## begin GIVEN RECORDS

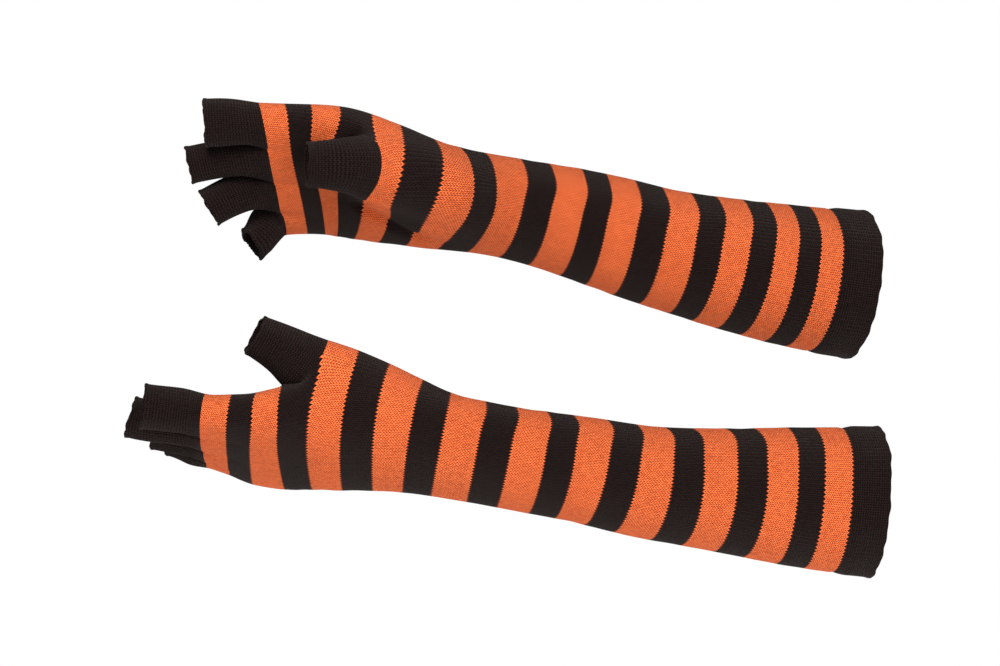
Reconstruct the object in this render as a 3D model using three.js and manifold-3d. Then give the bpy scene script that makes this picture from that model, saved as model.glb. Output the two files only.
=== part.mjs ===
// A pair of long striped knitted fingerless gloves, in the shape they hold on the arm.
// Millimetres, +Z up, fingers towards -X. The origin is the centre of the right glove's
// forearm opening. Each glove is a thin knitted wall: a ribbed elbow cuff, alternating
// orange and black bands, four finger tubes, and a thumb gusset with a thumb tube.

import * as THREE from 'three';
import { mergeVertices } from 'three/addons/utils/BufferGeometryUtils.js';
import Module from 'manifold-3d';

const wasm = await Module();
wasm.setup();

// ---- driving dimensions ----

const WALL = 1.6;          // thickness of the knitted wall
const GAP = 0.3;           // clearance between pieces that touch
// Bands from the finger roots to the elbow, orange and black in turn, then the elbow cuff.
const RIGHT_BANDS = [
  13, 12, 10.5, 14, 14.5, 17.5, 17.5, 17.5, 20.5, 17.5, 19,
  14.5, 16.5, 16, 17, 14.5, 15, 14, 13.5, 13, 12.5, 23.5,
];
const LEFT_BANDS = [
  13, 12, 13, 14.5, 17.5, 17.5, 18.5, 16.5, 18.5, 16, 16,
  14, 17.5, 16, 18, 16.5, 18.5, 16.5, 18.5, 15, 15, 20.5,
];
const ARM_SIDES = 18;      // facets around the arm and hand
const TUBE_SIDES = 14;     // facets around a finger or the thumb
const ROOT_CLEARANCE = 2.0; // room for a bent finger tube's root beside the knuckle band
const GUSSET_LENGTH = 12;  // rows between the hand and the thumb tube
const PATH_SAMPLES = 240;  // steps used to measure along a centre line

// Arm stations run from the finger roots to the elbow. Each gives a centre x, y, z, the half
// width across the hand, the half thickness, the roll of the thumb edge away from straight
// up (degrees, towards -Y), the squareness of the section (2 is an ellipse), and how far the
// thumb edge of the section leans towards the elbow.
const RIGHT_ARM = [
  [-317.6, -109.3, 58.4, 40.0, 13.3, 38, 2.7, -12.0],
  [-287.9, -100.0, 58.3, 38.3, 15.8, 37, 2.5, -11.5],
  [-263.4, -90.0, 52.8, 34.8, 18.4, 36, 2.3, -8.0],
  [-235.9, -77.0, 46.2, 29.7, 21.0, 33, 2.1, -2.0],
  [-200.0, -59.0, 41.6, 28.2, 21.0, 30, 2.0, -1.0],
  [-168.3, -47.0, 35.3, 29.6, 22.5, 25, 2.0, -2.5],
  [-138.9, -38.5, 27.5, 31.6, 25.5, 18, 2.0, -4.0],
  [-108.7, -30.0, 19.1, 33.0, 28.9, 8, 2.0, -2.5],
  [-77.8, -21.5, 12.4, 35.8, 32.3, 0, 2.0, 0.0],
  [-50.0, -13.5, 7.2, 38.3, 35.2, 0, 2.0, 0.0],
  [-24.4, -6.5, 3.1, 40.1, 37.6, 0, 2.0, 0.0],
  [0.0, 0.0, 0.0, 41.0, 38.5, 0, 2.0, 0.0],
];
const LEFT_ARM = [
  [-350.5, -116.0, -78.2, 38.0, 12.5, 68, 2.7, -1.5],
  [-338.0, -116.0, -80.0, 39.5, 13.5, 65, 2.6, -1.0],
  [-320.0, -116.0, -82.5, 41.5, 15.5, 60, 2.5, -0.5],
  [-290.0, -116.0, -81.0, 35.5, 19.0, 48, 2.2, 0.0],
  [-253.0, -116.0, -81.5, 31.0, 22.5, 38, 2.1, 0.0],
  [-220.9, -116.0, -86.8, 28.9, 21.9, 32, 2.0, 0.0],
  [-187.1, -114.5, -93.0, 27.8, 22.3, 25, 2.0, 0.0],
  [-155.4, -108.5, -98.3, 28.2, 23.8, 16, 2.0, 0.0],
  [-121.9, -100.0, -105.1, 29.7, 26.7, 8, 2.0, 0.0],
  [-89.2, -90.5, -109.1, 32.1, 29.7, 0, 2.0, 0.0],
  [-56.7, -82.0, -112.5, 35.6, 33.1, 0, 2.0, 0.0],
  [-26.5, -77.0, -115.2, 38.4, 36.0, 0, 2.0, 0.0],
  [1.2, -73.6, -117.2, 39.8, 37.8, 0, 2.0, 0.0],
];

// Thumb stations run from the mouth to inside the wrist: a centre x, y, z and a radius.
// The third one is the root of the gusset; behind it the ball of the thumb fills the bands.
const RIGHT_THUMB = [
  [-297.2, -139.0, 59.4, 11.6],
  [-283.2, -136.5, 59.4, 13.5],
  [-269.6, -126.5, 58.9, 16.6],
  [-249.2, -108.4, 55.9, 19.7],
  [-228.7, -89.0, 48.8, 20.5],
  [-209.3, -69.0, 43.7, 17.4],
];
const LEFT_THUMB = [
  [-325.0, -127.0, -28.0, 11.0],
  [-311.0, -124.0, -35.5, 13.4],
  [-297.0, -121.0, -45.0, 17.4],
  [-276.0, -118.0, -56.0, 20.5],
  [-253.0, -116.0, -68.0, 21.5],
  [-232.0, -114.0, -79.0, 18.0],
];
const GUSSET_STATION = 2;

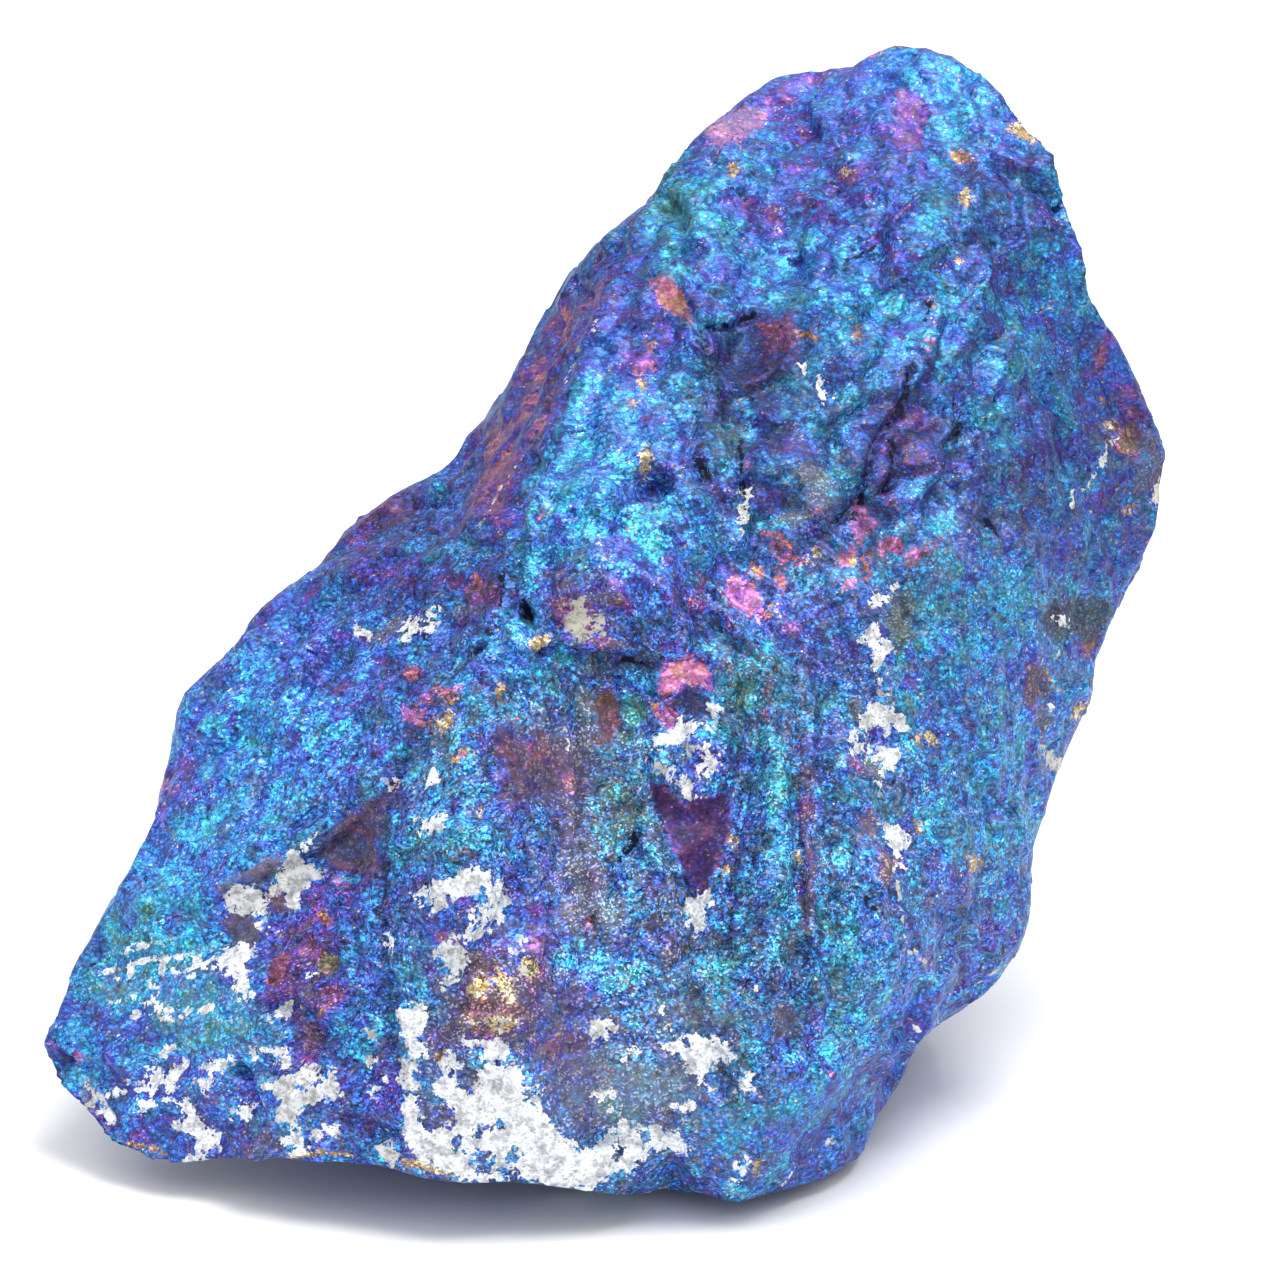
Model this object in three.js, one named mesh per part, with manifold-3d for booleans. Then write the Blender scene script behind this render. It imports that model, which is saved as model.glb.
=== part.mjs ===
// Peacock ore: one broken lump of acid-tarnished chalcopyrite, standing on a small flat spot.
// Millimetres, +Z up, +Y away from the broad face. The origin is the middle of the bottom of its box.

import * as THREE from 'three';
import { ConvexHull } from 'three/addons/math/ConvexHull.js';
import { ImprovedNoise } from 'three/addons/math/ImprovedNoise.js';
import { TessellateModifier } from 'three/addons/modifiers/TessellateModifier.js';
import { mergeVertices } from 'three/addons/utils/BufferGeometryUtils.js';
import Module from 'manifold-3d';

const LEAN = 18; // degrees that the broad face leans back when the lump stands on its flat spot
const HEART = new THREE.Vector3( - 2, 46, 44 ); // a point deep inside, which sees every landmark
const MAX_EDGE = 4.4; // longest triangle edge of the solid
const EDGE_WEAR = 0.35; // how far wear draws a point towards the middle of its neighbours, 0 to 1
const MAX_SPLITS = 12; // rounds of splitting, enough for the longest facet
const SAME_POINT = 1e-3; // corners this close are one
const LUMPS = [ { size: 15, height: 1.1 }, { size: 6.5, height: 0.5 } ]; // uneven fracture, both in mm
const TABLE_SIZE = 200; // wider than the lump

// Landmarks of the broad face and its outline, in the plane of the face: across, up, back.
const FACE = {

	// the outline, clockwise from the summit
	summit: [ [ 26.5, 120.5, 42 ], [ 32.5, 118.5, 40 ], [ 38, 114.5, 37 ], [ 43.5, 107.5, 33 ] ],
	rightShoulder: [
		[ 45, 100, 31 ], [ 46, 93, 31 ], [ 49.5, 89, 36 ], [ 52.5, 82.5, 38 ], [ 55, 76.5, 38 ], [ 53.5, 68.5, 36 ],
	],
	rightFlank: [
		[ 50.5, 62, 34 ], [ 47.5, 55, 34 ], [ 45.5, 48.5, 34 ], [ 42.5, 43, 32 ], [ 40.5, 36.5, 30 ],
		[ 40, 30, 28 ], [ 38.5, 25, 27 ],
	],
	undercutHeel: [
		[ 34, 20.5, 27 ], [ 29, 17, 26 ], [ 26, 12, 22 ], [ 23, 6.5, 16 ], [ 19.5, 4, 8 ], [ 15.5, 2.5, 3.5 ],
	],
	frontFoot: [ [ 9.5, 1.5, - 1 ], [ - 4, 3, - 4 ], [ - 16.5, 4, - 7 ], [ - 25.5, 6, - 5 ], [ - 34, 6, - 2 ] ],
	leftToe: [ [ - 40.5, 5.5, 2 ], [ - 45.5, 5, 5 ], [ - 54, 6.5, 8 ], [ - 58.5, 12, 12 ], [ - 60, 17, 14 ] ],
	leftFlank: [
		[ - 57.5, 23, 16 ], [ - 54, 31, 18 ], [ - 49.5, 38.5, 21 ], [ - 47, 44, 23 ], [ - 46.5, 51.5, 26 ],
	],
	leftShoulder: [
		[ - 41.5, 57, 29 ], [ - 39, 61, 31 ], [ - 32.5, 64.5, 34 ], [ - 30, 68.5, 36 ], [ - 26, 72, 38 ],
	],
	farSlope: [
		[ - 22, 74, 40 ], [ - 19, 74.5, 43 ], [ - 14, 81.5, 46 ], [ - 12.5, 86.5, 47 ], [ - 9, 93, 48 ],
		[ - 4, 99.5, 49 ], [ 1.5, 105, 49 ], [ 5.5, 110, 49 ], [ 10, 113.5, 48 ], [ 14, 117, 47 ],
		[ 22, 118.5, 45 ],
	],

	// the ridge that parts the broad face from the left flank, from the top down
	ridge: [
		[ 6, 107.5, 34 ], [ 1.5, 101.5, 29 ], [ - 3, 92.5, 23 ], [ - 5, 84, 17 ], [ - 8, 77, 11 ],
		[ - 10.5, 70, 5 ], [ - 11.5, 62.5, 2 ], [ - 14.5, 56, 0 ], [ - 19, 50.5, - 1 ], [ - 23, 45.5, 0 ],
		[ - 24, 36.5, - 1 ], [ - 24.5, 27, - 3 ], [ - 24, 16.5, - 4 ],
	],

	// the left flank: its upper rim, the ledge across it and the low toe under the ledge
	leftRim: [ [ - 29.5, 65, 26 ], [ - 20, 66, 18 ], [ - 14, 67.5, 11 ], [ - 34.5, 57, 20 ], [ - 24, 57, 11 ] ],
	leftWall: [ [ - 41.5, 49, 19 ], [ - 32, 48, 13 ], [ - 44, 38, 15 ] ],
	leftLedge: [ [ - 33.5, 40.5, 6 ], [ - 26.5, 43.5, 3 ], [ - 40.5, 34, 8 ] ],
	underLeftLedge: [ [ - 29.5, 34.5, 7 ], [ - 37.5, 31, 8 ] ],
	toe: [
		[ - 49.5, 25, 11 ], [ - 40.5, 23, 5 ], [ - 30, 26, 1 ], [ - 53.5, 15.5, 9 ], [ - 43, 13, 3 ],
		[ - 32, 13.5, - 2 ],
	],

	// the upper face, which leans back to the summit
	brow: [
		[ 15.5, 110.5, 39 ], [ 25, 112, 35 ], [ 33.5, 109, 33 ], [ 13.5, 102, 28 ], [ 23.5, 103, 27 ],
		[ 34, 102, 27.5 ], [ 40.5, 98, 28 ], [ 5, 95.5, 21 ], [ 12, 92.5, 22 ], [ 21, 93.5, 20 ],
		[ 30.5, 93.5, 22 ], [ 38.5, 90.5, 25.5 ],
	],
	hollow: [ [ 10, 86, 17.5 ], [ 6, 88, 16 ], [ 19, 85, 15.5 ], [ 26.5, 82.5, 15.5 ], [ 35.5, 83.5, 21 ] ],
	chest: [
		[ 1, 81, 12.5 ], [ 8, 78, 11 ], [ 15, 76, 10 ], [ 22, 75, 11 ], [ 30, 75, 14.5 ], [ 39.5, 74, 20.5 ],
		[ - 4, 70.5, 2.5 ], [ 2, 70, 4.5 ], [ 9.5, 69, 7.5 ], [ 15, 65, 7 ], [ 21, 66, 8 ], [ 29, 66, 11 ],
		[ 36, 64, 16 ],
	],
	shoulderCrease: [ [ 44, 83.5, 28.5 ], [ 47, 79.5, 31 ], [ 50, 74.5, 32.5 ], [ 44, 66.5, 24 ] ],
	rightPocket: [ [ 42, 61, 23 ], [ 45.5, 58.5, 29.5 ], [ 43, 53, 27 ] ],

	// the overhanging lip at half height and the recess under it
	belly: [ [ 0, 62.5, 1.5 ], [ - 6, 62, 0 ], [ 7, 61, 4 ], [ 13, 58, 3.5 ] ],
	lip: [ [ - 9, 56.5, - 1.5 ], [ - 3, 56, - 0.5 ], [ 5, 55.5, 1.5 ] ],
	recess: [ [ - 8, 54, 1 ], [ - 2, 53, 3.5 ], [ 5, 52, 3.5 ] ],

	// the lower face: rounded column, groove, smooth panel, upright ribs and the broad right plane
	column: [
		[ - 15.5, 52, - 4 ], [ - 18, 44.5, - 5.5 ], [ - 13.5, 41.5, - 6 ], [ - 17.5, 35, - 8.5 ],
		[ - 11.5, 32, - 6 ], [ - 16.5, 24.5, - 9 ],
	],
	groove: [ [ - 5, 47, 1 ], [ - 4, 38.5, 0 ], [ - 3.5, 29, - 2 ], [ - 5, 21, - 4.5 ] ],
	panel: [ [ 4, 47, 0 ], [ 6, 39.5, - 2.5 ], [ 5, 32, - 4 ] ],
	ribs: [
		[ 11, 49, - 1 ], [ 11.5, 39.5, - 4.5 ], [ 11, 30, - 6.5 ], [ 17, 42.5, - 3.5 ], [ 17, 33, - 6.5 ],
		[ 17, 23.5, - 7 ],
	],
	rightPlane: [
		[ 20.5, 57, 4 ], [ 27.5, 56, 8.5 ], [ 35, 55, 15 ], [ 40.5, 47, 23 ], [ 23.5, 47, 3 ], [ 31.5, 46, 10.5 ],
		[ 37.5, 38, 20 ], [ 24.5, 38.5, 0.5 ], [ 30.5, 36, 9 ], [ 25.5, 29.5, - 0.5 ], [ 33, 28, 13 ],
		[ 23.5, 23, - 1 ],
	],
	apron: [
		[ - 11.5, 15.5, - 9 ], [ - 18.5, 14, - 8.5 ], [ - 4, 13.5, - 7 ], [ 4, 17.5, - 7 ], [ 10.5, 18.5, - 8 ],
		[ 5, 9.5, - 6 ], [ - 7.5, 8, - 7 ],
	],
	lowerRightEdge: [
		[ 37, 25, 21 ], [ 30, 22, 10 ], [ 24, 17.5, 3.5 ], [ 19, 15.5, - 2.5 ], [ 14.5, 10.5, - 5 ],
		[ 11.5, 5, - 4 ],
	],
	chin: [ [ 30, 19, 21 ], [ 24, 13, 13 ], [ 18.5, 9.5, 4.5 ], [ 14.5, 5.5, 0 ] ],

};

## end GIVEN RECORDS

§ WORK REQUIRED: Begin with the line containing "Model this object" and end with the line containing "of its box."; repeat every line from start to finish exactly, and nothing outside them.

§ THE ANSWER:
Model this object in three.js, one named mesh per part, with manifold-3d for booleans. Then write the Blender scene script behind this render. It imports that model, which is saved as model.glb.
=== part.mjs ===
// Peacock ore: one broken lump of acid-tarnished chalcopyrite, standing on a small flat spot.
// Millimetres, +Z up, +Y away from the broad face. The origin is the middle of the bottom of its box.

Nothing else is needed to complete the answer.